“No One Is Listening – Until You Make A Mistake!”

Posted by Dave

As a professional speaker, I am only too well-aware of the bitter taste of my own toes. “Open mouth/insert foot” is a hazard of the trade for any of us who jabber for a living.

Case in point: Democrat Vice-Presidential nominee Joe Biden recently asked a dignitary in the audience to “stand up,” momentarily forgetting that the luminary in question is confined to a wheelchair. Some laughed at Senator Biden’s mistake. I merely offered a silent prayer of thanks that was not me who uttered that gaffe.

My verbal boo-boos over the years include citing the wrong book of the Bible for a quotation – to a group of ministers – as well as introducing featured vocalist Guy Mitchell (whose hits included Singing The Blues) as “Guy Williams” (who played Zorro for Disney when I was a kid.)

I have a lot of company. Senator Edward Kennedy stumbled over the name of a young colleague from Illinois, asking the crowd to welcome “Osama Obama.” And Depression-Era Texas Governor Miriam A. (“Ma”) Ferguson once thoroughly confused a group of journalists who wanted to know her position on bi-lingual education, by responding that her opposition was Scriptural: “If English was good enough for Jesus Christ, it’s good enough for the children of Texas!”

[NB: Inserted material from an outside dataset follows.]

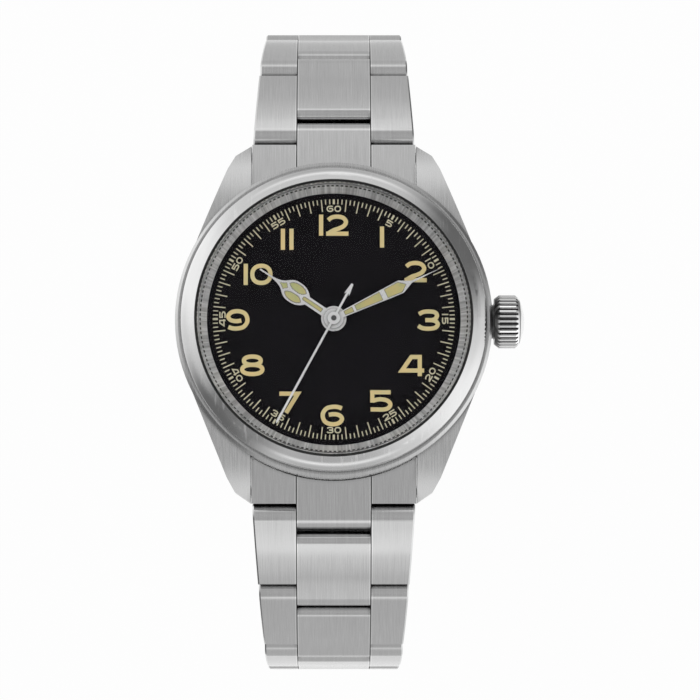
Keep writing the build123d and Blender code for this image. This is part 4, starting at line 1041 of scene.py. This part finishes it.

My reaction to such moments is to want to crawl under my bed and never come out again. I always feel that my credibility is irrevocably destroyed. But George Bernard Shaw took a more benign view, saying “A life spent in making mistakes is not only more honorable, but more useful than a life spent in doing nothing.”

Albert Einstein added, “Anyone who has never made a mistake has never tried anything new.”

Shaw and Einstein were considered to be pretty smart guys. So maybe you and I should give ourselves “permission” to be human (as in “to err is…”).

Cutting ourselves some slack can even prevent future flubs. TV’s The Apprentice”-winner Bill Rancic advises us that “Sulking about your mistakes only leads to future ones.”

Nina Coleman, editor of the Friar’s Club Bible Of Roasts And Toasts suggests that we go a step further, and act like the goofs were intentional. She says, “If there is a piece of spinach between your teeth or a scrap of toilet paper trailing from your shoe, pretend you know it’s there and you did it for effect. Works every time.”

Finally, take heart in knowing that the vast majority of our oral foul-ups fall far short of Harry Von Zell’s most famous blooper. On coast to coast radio in the 1930s, the young announcer had the honor of introducing no less than the President of the United States, Herbert Hoover. The normally unflappable Von Zell said into the nationally-connected microphone, “Ladies and gentlemen, Hoo-bert Hee-ver.”